The biggest question mark on how this portion of the law will impact immigrants like Cervantes depends on the Office of Immigration and Customs Enforcement (ICE).
“As we’ve previously emphasized, Department of Homeland Security (DHS) officials in Arizona have been directed not to respond to requests from state and local police officers for assistance in enforcing immigration laws unless the individual or individuals in question meet DHS’ enforcement priorities,” said Amber Cargile, a spokesperson for U.S. Immigration and Customs Enforcement (ICE), in a statement. “Those priorities include convicted criminals, individuals who have previously been removed from the United States and recent border crossers.”
ICE still will respond to phone calls from local police inquiring about a person’s immigration status.
“We hope that immigration fulfills what it has promised, and that if we don’t have a criminal record, it would let us stay here,” Cervantes said.
For immigrants like her, these concerns are not new. Police have been increasingly cooperating with immigration authorities in Arizona since 2007 through agreements under 287(g) signed with Maricopa County Sheriff’s Office that allowed law enforcement agencies to check the immigration status of those suspected to be undocumented. Those agreements were rescinded this past June.
For the last four years. advocates for civil rights have been documenting the impact of these “SB1070-like” enforcement policies in Arizona, leading to both a Department of Justice (DOJ) and civil rights lawsuit against Maricopa County Sheriff Joe Arpaio’s office.
“There already is racial profiling in Arizona. There’s already been abuses to some extent with Sheriff Arpaio and the kind of enforcement he has engaged in which might have been a model for the way SB 1070 was enforced,” noted Joaquin.
Arpaio hasn’t been the only one contributing to the deportation of a number of people from Arizona. Undocumented immigrants who are turned over to immigration officials after they are arrested for a serious crime or for something as minor as driving without a license could be deported under the federal Secure Communities program.
Carlos Garcia, director of PUENTE, a pro-immigrant group, said this provision of SB 1070 doesn’t change much for agencies like Phoenix Police who have already worked closely in cooperation with immigration.
“We’ll continue to ask Obama to put an end to programs like Secure Communities,” said García who anticipates there will be more acts of civil disobedience to protest against SB 1070 “There’s no other choice but for us to push to be the ones to make a change.”
Phoenix Police Chief Daniel García had said in the past that his officers will not engage in racial profiling and would enforce the law while respecting civil rights.
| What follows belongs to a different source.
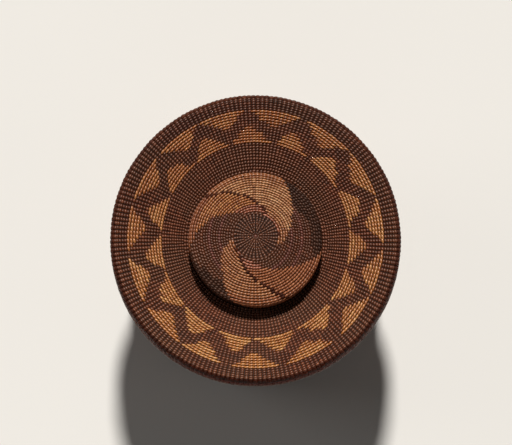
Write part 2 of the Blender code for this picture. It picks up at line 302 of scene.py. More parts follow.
def bulge(point):
    # the knob, and the brim next to it, bulge a little to one side
    radius = math.hypot(point.x, point.y)
    if not 0 < radius < outOfRound["knobFades"]:
        return point
    if radius < knobRadius:
        share = (radius / knobRadius) ** 2
    else:
        share = (outOfRound["knobFades"] - radius) / (outOfRound["knobFades"] - knobRadius)
    near = 0.5 - 0.5 * point.y / radius
    reach = outOfRound["knob"] * near ** 2 - outOfRound["knobFlat"] * (1 - near) ** 2
    grown = 1 + share * reach / radius
    return Vector((point.x * grown, point.y * grown, point.z))


shell = {
    "steps": 96,
    "merged": 0.001 * mm,
    "tone": 0.5,
    "slot": 1,                  # the shaded warp rods are a plain piece's second material
}


def turnShell(bm, outer, inner, slotIndex=shell["slot"]):
    # a closed turned shell between two outlines
    part = newWeave()
    verts = [part.verts.new((radius, 0, height)) for radius, height in outer + inner[::-1]]
    edges = [part.edges.new(pair) for pair in zip(verts, verts[1:] + verts[:1])]
    bmesh.ops.spin(
        part, geom=verts + edges, cent=(0, 0, 0), axis=(0, 0, 1),
        angle=math.tau, steps=shell["steps"], use_merge=True
    )
    bmesh.ops.remove_doubles(part, verts=part.verts[:], dist=shell["merged"])
    bmesh.ops.recalc_face_normals(part, faces=part.faces[:])
    tone = part.faces.layers.float["tone"]
    for face in part.faces:
        face.material_index = slotIndex
        face[tone] = shell["tone"]
    addTo(bm, part)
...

But in a statement issued late yesterday, his department said officers were ready to enforce the law.
“An officer shall make a reasonable attempt to contact the United States Bureau of Immigration and Customs Enforcement to determine the detained person’s immigration status,” said the statement, “unless the detainee has presumptive identification, it would hinder an investigation, or it would not be practicable to do so. “
Attorney’s like Linton feel there’s no way around it because of provisions in the law that have been in effect for the last two-years that allow citizens to sue a police department if they don’t believe the law is being enforced to its fullest extent.
“It’s going to promote racial profiling; it’s going to lead inevitably for people being detained for extra time because of immigration verification status,” he said.
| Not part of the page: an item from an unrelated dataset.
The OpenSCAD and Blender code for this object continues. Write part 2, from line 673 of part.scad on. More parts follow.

Republican Governor Jan Brewer signed SB 1070 into law on April 23, 2010 and issued an executive order requiring police agencies to get training that would prevent racial profiling.
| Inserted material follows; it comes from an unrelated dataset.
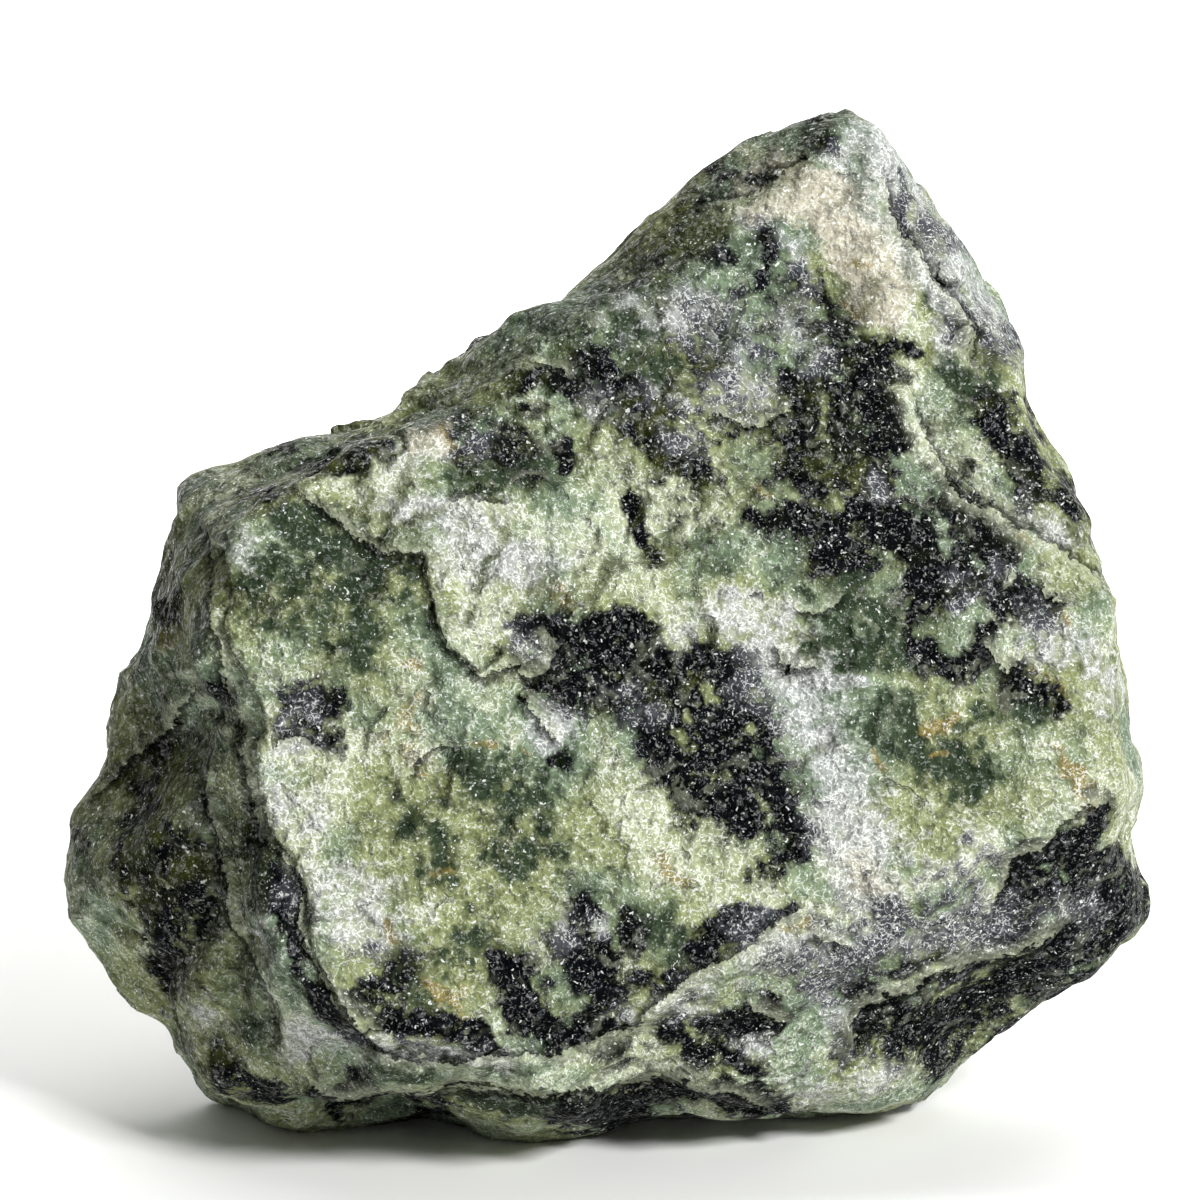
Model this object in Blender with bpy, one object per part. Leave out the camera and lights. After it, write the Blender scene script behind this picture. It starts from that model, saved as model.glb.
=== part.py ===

“It is not enough that SB 1070 be enforced. It must be enforced efficiently, effectively and in harmony with the Constitution and civil rights. I have full faith and confidence that Arizona’s State and local law enforcement officers are prepared for this task,” said Brewer in a statement. She called the “show me your papers” provision the “heart of the law.”
Back in July 2010, Judge Bolton blocked that portion of SB 1070, along with four other provisions, following a request from the DOJ that contented that these parts of the law were pre-empted by federal law. Last June, the U.S. Supreme Court agreed with Bolton, partially, and ordered her to lift the injunction on the “show me your papers” provision.
The justices, however, did leave the door open for a different challenge to the law that was picked up by civil rights groups.
Cervantes worries about these detentions and wonders how police will find enough time to do other things to ensure the community is safe as they wait for ICE to verify a person’s status.
“There’s too many of us,” she said. “God willing, we’ll turn invisible for the police.”